I read that you used to say that one of your role models was Vanessa Redgrave because you thought that was the right answer. Today what actors do you look up to?
Genuinely, a lot of my heroes have become more Asian. There’s a lack of seeing people who look like us, so I get so much out of watching Chinese films, Korean films, Japanese films, which are free of the gaze and unburdened of having to do a certain kind of song and dance — having to be palpable, or having to explain “I am this because of this.” They’re liberated. At this point in my life I really want to channel my outlook as an artist and put myself to task in terms of striving to show the full spectrum of a person in a way that doesn’t feel caged in.

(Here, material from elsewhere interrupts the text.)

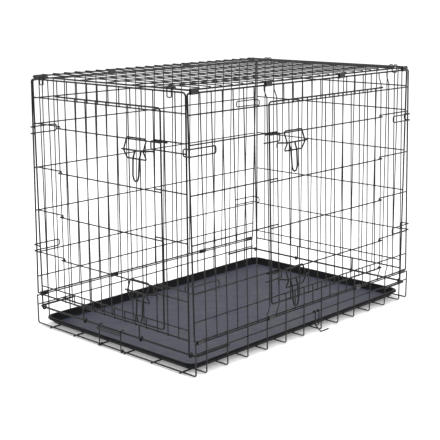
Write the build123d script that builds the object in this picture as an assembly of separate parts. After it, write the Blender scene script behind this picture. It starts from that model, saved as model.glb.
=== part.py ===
from build123d import *
import os
from math import atan2, cos, degrees, hypot, radians, sin, tan

# A folding two-door wire crate for a pet, with a plastic tray.
# Millimetres, +Z up. The origin is on the floor under the middle of the crate.
# The end with a door faces -Y, and the long side with a door faces +X.

# Overall sizes, between wire centres
cage_length = 910.0
top_width = 596.0
base_width = 624.0
end_side_gap = 5.5
hinge_z = 92.5
side_top_z = 695.0
end_rise = 2.0
top_gap = 3.6

# Wire radii
frame_r = 2.2
base_rail_r = 1.8
door_frame_r = 2.2
rung_r = 1.8
upright_r = 1.5
floor_rail_r = 2.0
base_end_r = 2.1
end_bar_r = 2.8
bolt_r = 2.2
bracket_r = 2.0
hook_r = 1.5
clip_wire_r = 1.6

# How deep welded wires sink into each other, and a butted end into a round wire
weld = 0.15
butt = 0.15
# How far a lapped wire end stops short of the far edge of the wire that it crosses
lap_inset = 0.2
# Running clearance of an eye round its pin wire, and between pieces that pass each other
eye_gap = 0.5
pass_gap = 0.4
eye_turn = 250.0

# Grid of the panels
long_pitches = 24
pitch = cage_length / long_pitches
edge_gap = 50.0
near_gap = 70.5
long_gap = 120.5
end_bottom_z = 93.0
end_low_gap = 26.0
end_second_gap = 97.0
end_edge_pitch = 38.0
frame_bend = 10.0
corner_bend = 5.0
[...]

Are those thoughts coming up as you work on Minor Feelings?
It’s different because that’s explicitly honing in on exactly the problem that I'm describing. I hate to define it this way, but in some way the book is explaining why things feel the way they do. That’s what was so tremendous and life-changing for me in reading it when I did. Just having it written down in a tangible form, everything I'd been feeling my whole life, and having someone, for the love of god, making it real and putting it out there. It was crucial. I don't think I would be able to give the kind of performance I was able to for Nora if it wasn't for that book.
This interview has been edited and condensed for clarity.